India Tchaikovsky, Swan Lake: Pathé Live ballet-screening, Godrej Dance Academy Theatre, National Centre for the Performing Arts (NCPA), Mumbai, 14.4.2013 (JSM)
Odette/Odile: Maria Alexandrova
Prince Siegfried: Ruslan Skvortsov
Rothbart: Nikolay Tsiskaridze
Jester: Vyacheslav Lopatin
Soloists and corps de ballet of the Bolshoi Theatre, Moscow
Orchestra of the Bolshoi Theatre
Musical Director: Pavel Sorokin
Libretto and Choreography:Yuri Grigorovich (after a scenario by Vladimir Begichev and Vasily Geltser)
With scenes choreographed by Marius Petipa, Lev Ivanov, Alexander Gorsky
Sets: Simon Virsaladze
Lighting: Mikhail Skolov
There are certain works of art that become synonymous with the genre they belong to.

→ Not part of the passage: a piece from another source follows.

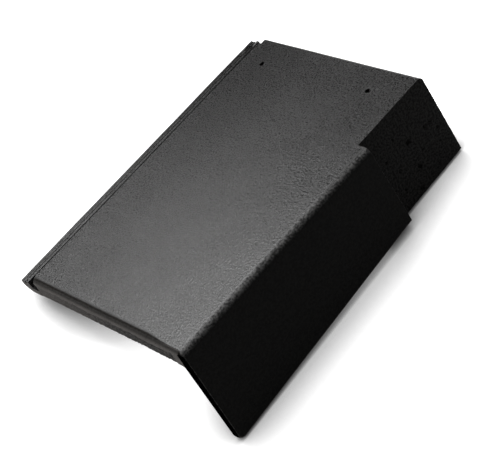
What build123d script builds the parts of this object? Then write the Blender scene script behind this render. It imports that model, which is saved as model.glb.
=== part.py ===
from build123d import *
import os

os.makedirs("parts", exist_ok=True)

# A right-hand cloaked verge tile of flat interlocking concrete, in millimetres.
# It is drawn with its face level: X runs from the side lock to the verge,
# Y from the tail up to the head, and Z out of the face, which lies at Z = 0.

# Face and body
LENGTH = 420.0
WIDTH = 335.5
BODY = 14.0
NOSE = 24.0
TAIL_LEAN = 0.045
TAIL_ROUND = 5.5
HEAD_ROUND_LOCK = 1.0
HEAD_ROUND_VERGE = 6.0

# Side lock along the left edge: two low ribs, a high rib and the channel
LOCK_WIDTH = 32.4
LOCK_UNDERSIDE = 25.0
LOCK_EDGE = 17.5
LOW_RIB_TOP = 10.2
LOW_RIB_DIP = 11.3
GROOVE_FLOOR = 12.6
HIGH_RIB_TOP = 7.3
CHANNEL_FLOOR = 18.0
HAUNCH = 45.0

# Flange that hangs down over the verge
WALL_ROOT = 16.2
WALL_FOOT = 9.6
FLANGE_TAIL = 141.4
FLANGE_STEP = 116.5
FLANGE_CORNER = 9.0
ARRIS = 8.0
END_SOFTENING = 3.0

# Rebate at the head, which the tile above covers
STEP = 308.8
REBATE = 17.0
REBATE_WALL = 14.5
REBATE_DRAFT = 2.0
REBATE_BOTTOM_STEP = 118.4
REBATE_BOTTOM_HEAD = 113.6
JOGGLE_START = 268.0
JOGGLE_END = 290.0
ROOT_FILLET = 7.0
NOSE_COVE = 2.0

# Weather bar behind the tail nose
NOSE_WIDTH = 17.0
BAR_START = 33.0
BAR_CREST = 7.0
BAR_HEIGHT = 22.0
BAR_SLOPE = 4.0

# Nibs, each with a seat that bears on the batten and a hook behind it
NIB_WIDTH = 44.0
NIB_PLACES = (115.0, 219.0)
NIB_SEAT = 25.0
NIB_DEPTH = 38.0
NIB_LENGTH = 16.0
SEAT_LENGTH = 14.0
NIB_SLOPE = 8.0
NIB_SOFTENING = 2.0

# Nail holes
NAIL_HOLE = 6.0
NAIL_LINE = 382.0
NAIL_PLACES = (70.0, 264.0)

# Corners cut out of the face beside the lock
HEAD_NOTCH = 8.0
HEAD_NOTCH_START = 26.0
HEAD_NOTCH_END = 37.0
TAIL_CUT = 8.0
TAIL_CUT_WIDTH = 2.5

# How far cutting shapes run past the tile
SPARE = 12.0

bar_end = BAR_START + 2 * BAR_SLOPE + BAR_CREST
rebate_face = WIDTH - REBATE
foot_slope = (FLANGE_TAIL - FLANGE_STEP) / STEP
tail_foot = -TAIL_LEAN * FLANGE_TAIL
hook_face = LENGTH - NIB_LENGTH
seat_start = hook_face - SEAT_LENGTH

with BuildPart() as level_tile:
    # Body with the side lock, one section from tail to head
    with BuildSketch(Plane.XZ.offset(SPARE)):
        with BuildLine():
            FilletPolyline(
                (0, -LOCK_EDGE),
                (0, -LOW_RIB_TOP),
                (3.4, -LOW_RIB_TOP),
                (4.7, -LOW_RIB_DIP),
                (6.0, -LOW_RIB_TOP),
                (8.2, -LOW_RIB_TOP),
                (9.6, -GROOVE_FLOOR),
                (12.6, -GROOVE_FLOOR),
                (14.4, -HIGH_RIB_TOP),
                (18.4, -HIGH_RIB_TOP),
                (20.4, -CHANNEL_FLOOR),
                (29.4, -CHANNEL_FLOOR),
                (31.2, -1.5),
                (LOCK_WIDTH, 0),
                (WIDTH - SPARE / 2, 0),
                (WIDTH - SPARE / 2, -BODY),
                (HAUNCH, -BODY),
                (HAUNCH - 8, -LOCK_UNDERSIDE),
                (14, -LOCK_UNDERSIDE),
                (6.5, -22.0),
                radius=[0.8, 0.8, 0.6, 0.4, 0.6, 0.8, 0.8, 0.8, 1.2, 1.2, 1.4, 1.4, 0.4, 0.4, 1, 1, 3, 2, 2, 3],
                close=True,
            )
        make_face()
    extrude(amount=-(LENGTH + SPARE))

    # Nose and weather bar under the tail
    with BuildSketch(Plane.YZ.offset(HAUNCH - 8)):
        with BuildLine():
            Polyline(
                (-SPARE, -BODY / 2),
                (-SPARE, -NOSE),
                (NOSE_WIDTH, -NOSE),
                (NOSE_WIDTH + BAR_SLOPE, -BODY),
                (BAR_START, -BODY),
                (BAR_START + BAR_SLOPE, -BAR_HEIGHT),
                (BAR_START + BAR_SLOPE + BAR_CREST, -BAR_HEIGHT),
                (bar_end, -BODY),
                (bar_end, -BODY / 2),
                close=True,
            )
        make_face()
    extrude(amount=WIDTH - HAUNCH + 8 - SPARE / 2)

    # Flange, thinner at its foot, with its inner face joggled in at the rebate
    for depth, wall, rebate_wall in (
        (0, WALL_ROOT, REBATE_WALL + REBATE_DRAFT),
        (FLANGE_TAIL + SPARE, WALL_FOOT, REBATE_WALL - REBATE_DRAFT),
    ):
        with BuildSketch(Plane.XY.offset(-depth)):
            with BuildLine():
                Polyline(
                    (WIDTH, -SPARE),
                    (WIDTH, LENGTH),
                    (rebate_face - rebate_wall, LENGTH),
                    (rebate_face - rebate_wall, JOGGLE_END),
                    (WIDTH - wall, JOGGLE_START),
                    (WIDTH - wall, -SPARE),
                    close=True,
                )
            make_face()
    loft(ruled=True)

    # Cove between the underside and the flange, behind the weather bar
    under_edges = level_tile.edges().filter_by_position(Axis.Z, -BODY - 0.1, -BODY + 0.1)
    root_edges = under_edges.filter_by_position(Axis.X, rebate_face - REBATE_WALL - 5, WIDTH - WALL_ROOT + 2)
    fillet(root_edges.filter_by(lambda edge: edge.center().Y > bar_end), ROOT_FILLET)

    # Outline seen from the verge: leaning tail, rounded corner, sloping foot
    with BuildSketch(Plane.YZ.offset(-SPARE)) as outline:
        with BuildLine():
            Polyline(
                (0, 0),
                (LENGTH, 0),
                (LENGTH, -REBATE_BOTTOM_HEAD),
                (STEP, -REBATE_BOTTOM_STEP),
                (STEP, -FLANGE_STEP),
                (tail_foot, -FLANGE_TAIL + foot_slope * tail_foot),
                close=True,
            )
        make_face()
        fillet(outline.vertices().sort_by(Axis.X)[0], FLANGE_CORNER)
        fillet(outline.vertices().group_by(Axis.Y)[-1].sort_by(Axis.X)[0], TAIL_ROUND)
    extrude(amount=WIDTH + 2 * SPARE, mode=Mode.INTERSECT)

    # Softened edges round the flange's free end and foot, as they leave the mould
    outer_edges = level_tile.edges().filter_by_position(Axis.X, WIDTH - 0.1, WIDTH + 0.1)
    foot_edges = outer_edges.filter_by_position(Axis.Y, -SPARE, STEP - 5)
    fillet(foot_edges.filter_by_position(Axis.Z, -FLANGE_TAIL, -ARRIS), END_SOFTENING)
    end_edges = level_tile.edges().filter_by_position(Axis.Y, -SPARE, 0)
    inner_edges = end_edges.filter_by_position(Axis.X, WIDTH - WALL_ROOT - 1, WIDTH - WALL_FOOT)
    fillet(inner_edges.filter_by_position(Axis.Z, -FLANGE_TAIL, -NOSE - 5), END_SOFTENING)

    # Small cove between the nose's underside and the flange
    nose_edges = level_tile.edges().filter_by_position(Axis.Z, -NOSE - 0.1, -NOSE + 0.1)
    fillet(nose_edges.filter_by_position(Axis.X, WIDTH - WALL_ROOT, WIDTH - WALL_FOOT), NOSE_COVE)

    # Rounded arris between face and flange
    with BuildSketch(Plane.XZ.offset(SPARE)):
        with BuildLine():
            RadiusArc((WIDTH - ARRIS, 0), (WIDTH, -ARRIS), ARRIS)
            Polyline((WIDTH, -ARRIS), (WIDTH + 1, -ARRIS), (WIDTH + 1, 1), (WIDTH - ARRIS, 1), (WIDTH - ARRIS, 0))
        make_face()
    extrude(amount=-(STEP + SPARE), mode=Mode.SUBTRACT)

    # Rebate at the head
    with BuildSketch(Plane.XY):
        with Locations((rebate_face, STEP)):
            Rectangle(REBATE + SPARE, LENGTH, align=(Align.MIN, Align.MIN))
    extrude(amount=-FLANGE_TAIL - SPARE, mode=Mode.SUBTRACT)

    # Head edge, rounded more towards the verge than beside the lock
    for place, radius in ((LOCK_WIDTH - 2, HEAD_ROUND_LOCK), (rebate_face, HEAD_ROUND_VERGE)):
        with BuildSketch(Plane.YZ.offset(place)):
            with BuildLine():
                RadiusArc((LENGTH - radius, 0), (LENGTH, -radius), radius)
                Polyline((LENGTH, -radius), (LENGTH + 1, -radius), (LENGTH + 1, 1), (LENGTH - radius, 1),
                         (LENGTH - radius, 0))
            make_face()
    loft(ruled=True, mode=Mode.SUBTRACT)

    # Nibs
    for place in NIB_PLACES:
        with BuildSketch(Plane.YZ.offset(place - NIB_WIDTH / 2)):
            with BuildLine():
                FilletPolyline(
                    (LENGTH, -BODY / 2),
                    (LENGTH, -NIB_DEPTH),
                    (hook_face, -NIB_DEPTH),
                    (hook_face, -NIB_SEAT),
                    (seat_start, -NIB_SEAT),
                    (seat_start - NIB_SLOPE, -BODY),
                    (seat_start - NIB_SLOPE, -BODY / 2),
                    radius=[0.1, 4, NIB_SOFTENING, 1, NIB_SOFTENING, 0.1, 0.1],
                    close=True,
                )
            make_face()
        extrude(amount=NIB_WIDTH)

    # Nail holes through the body
    with Locations(*[(place, NAIL_LINE, 0) for place in NAIL_PLACES]):
        Hole(radius=NAIL_HOLE / 2, depth=BODY + 1)

    # Notch at the head end of the channel, and the face's cut corner at the tail
    with BuildSketch(Plane.XY):
        with Locations((HEAD_NOTCH_START, LENGTH - HEAD_NOTCH)):
            Rectangle(HEAD_NOTCH_END - HEAD_NOTCH_START, SPARE, align=(Align.MIN, Align.MIN))
        with BuildLine():
            Polyline(
                (LOCK_WIDTH - TAIL_CUT_WIDTH, TAIL_CUT),
                (LOCK_WIDTH, TAIL_CUT),
                (LOCK_WIDTH + TAIL_CUT_WIDTH, TAIL_CUT / 2),
                (LOCK_WIDTH + TAIL_CUT_WIDTH, -SPARE),
                (LOCK_WIDTH - TAIL_CUT_WIDTH, -SPARE),
                close=True,
            )
        make_face()
    extrude(amount=-CHANNEL_FLOOR, mode=Mode.SUBTRACT)

# The tile lies unheld on three points: the head end of the lock's underside
# and the flange's inner foot at its tail corner and at its head.
rest_lock = Vector(13.8, LENGTH, -LOCK_UNDERSIDE)
rest_tail = Vector(WIDTH - WALL_FOOT + 1.5, 3.8, -FLANGE_TAIL + 0.4)
rest_head = Vector(rebate_face - REBATE_WALL + 1.0, LENGTH, -REBATE_BOTTOM_HEAD)
floor_up = (rest_head - rest_tail).cross(rest_lock - rest_tail).normalized()
lengthwise = Vector(0, 1, 0) - floor_up * floor_up.Y
floor = Plane(origin=rest_tail, x_dir=lengthwise.cross(floor_up), z_dir=floor_up)
settled = floor.location.inverse()
settled_box = (settled * level_tile.part).bounding_box()
centre = settled_box.center()
placing = Pos(-centre.X, -centre.Y, -settled_box.min.Z) * settled

with BuildPart() as verge_tile:
    with Locations(placing):
        add(level_tile.part)

verge_tile.part.label = "verge_tile"
export_step(verge_tile.part, "parts/verge_tile.step")
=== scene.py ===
import math

import bmesh
import bpy
from mathutils import Matrix, Vector, noise


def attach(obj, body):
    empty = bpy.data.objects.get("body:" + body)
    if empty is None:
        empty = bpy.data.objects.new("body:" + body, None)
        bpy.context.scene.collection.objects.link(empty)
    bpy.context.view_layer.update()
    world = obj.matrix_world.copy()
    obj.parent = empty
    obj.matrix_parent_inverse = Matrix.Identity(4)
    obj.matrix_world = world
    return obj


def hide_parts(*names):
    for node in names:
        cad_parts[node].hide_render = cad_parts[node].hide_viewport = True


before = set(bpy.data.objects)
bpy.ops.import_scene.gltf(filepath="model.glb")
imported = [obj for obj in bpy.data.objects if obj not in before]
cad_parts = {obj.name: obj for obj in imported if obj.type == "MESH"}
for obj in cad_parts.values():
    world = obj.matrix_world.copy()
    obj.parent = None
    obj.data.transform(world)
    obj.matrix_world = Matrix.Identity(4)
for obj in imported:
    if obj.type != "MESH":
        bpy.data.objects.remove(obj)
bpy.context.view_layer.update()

# The tile's own frame, in metres: X from the side lock to the verge,
# Y from the tail up to the head, and Z out of the face, which lies at Z = 0.
LENGTH = 0.420
WIDTH = 0.3355
NOSE = 0.024
ARRIS = 0.008
LOCK_WIDTH = 0.0324
STEP = 0.3088
REBATE = 0.017
FLANGE_TAIL = 0.1414

# The points that the tile rests on: the lock's head corner, and the flange's foot at tail and head
REST_LOCK = Vector((0.0138, LENGTH, -0.0250))
REST_TAIL = Vector((0.3274, 0.0038, -0.1410))
REST_HEAD = Vector((0.3050, LENGTH, -0.1136))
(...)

And surely, when one thinks of ballet, “Swan Lake” springs to mind.
Though created in the late 19th century, it has an evergreen, endlessly renewable quality that allows it to be interpreted afresh, keeping abreast with evolution in artistic sensibilities. Part of its appeal lies in its fairy-tale story…deceptively simple but loaded with deep shades of meaning and symbolism. And it is set to music of great passion and lyricism, by Tchaikovsky.
Probably the most famous modern interpretation of the ballet is in the film “Black Swan” which presents the Odette/Odile dichotomy as both alter-ego and doppelgänger. There is even a hugely successful gay version by Matthew Bourne. More conventional alterations made to the story include Rudolf Nureyev’s Vienna production which ended the ballet in stark tragedy, with the Prince and Odette drowning in the flooded lake, though in the original epilogue they are seen blissfully united in death. The Soviet authorities decided to give it an outright happy ending, with Odette saving the Prince from Rothbart; and the couple living happily ever after.

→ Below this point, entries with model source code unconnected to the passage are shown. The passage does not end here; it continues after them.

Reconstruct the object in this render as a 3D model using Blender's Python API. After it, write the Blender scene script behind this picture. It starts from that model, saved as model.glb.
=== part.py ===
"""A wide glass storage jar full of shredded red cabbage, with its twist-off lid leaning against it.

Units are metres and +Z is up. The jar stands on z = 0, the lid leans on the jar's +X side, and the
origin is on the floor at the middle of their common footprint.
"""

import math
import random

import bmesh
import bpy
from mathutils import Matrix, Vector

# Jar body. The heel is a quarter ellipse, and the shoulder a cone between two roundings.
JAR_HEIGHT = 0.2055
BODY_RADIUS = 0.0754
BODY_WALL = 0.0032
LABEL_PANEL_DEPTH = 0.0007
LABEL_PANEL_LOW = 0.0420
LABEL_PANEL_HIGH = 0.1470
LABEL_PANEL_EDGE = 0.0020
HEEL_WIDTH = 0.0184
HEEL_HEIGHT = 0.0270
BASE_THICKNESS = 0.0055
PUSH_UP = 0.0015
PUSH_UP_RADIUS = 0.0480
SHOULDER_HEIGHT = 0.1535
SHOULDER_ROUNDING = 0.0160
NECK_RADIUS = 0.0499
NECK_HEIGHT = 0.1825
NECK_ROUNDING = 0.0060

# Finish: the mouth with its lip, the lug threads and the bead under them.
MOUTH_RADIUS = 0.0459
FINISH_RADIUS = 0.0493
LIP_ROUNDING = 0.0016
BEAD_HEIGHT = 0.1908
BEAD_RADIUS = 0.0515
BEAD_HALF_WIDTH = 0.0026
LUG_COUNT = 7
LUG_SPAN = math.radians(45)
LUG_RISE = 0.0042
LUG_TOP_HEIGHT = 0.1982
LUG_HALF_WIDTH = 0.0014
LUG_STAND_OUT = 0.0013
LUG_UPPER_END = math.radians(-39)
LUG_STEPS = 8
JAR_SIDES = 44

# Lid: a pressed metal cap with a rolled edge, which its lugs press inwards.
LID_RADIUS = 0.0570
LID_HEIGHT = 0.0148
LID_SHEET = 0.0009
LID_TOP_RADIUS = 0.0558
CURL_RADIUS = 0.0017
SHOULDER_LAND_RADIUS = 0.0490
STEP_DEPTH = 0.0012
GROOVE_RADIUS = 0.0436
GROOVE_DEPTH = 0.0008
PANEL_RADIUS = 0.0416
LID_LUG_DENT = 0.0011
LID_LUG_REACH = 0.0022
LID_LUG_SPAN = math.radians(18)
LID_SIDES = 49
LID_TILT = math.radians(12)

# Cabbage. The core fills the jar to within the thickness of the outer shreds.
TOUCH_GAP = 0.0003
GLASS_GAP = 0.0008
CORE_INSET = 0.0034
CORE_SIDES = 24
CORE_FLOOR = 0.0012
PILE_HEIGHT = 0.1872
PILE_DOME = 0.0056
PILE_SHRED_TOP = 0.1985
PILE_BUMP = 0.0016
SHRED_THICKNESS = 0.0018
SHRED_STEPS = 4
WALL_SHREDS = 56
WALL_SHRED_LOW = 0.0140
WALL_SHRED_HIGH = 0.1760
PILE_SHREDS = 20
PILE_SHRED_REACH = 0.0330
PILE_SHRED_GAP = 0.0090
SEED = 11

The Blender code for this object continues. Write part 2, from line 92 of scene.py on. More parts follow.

The choreographer Yuri Grigorovich was the architect of a legendary production at Moscow’s Bolshoi Theatre in 1969, which used such an ending. But the performance being screened by Pathé Live, also from the Bolshoi and choreographed by Grigorovich (and others) is of a different scenario, in which the entire swan saga is presented as a dream, or a figment of Prince Siegfried’s imagination. This robs the plot of impact; and comes across as a half-baked cerebral exercise, inconsistent and somewhat pretentious.
Moreover, the music has been chopped and changed, most damagingly at the conclusion. The ballet’s climax is originally set to some of the most gloriously thrilling music ever written, ending with the ‘swan’ theme resounding in a triumphant peroration of brass, percussion and full orchestra. Here, the music reverts to the Prelude and ends with a muted reiteration of the theme, ending in a whisper, leaving the Prince alone onstage and the audience bewildered as to what just happened.
The production is staged in four scenes and divided into two halves. Simon Virsaladze’s sets for the palace are elegantly devised, with diaphanous hangings against a cyclorama of streaked sky. By contrast, the lake is drab, bare and monochromatic in a dull blue-gray, a far cry from the atmospheric mise-en-scènes one has seen.
The dancing in this production is exquisite…and bloodless. Maria Alexandrova dances Odette with a pure classicism that is utterly beautiful to behold; but where is the characterisation, the swan queen’s vulnerability, her fluttery nervousness and fear giving way to love? Alexandrova’s Odile has some sparkle but little sense of dangerous sexuality (made unforgettable by the great dancer Maya Plisetskaya) and is ultimately not enough of a contrast. And she almost misses one of her 32 fouettés near the climax of her ‘black swan’ scene with the Prince.
Among the other principals, Ruslan Skvortsov’s athleticism and long leaps as Prince Siegfried are impressive; but Nikolay Tsiskaridze is an unmemorable cipher as Rothbart. However, the young dancer Vyacheslav Lopatin makes an agile, perky Jester. The corps de ballet dances with charm and precision, the four Cygnets are a perfectly co-ordinated delight; but the Spanish and Hungarian Dances lack fire and pizzazz.
The presentation at NCPA’s Godrej Theatre no longer had the severe audio anomalies experienced at the earlier Met Opera screening of “Otello” reviewed here . In fact, the quality of sound was sweet and clear; but it lacked power, being played-back at an inordinately soft level. The audience was heard complaining bitterly during the interval, after which there was some improvement…but not enough. This reviewer was told the recording was to blame; and indeed there may be some truth in that, since some of the climaxes sounded distinctly compressed. However, the overall volume should have been much louder, to allow Tchaikovsky’s magnificent score to shine through.
This has been a recurring problem here with some of the recent Met Opera screenings as well, which makes one wonder why the NCPA doesn’t take the trouble to do a level-check before each presentation.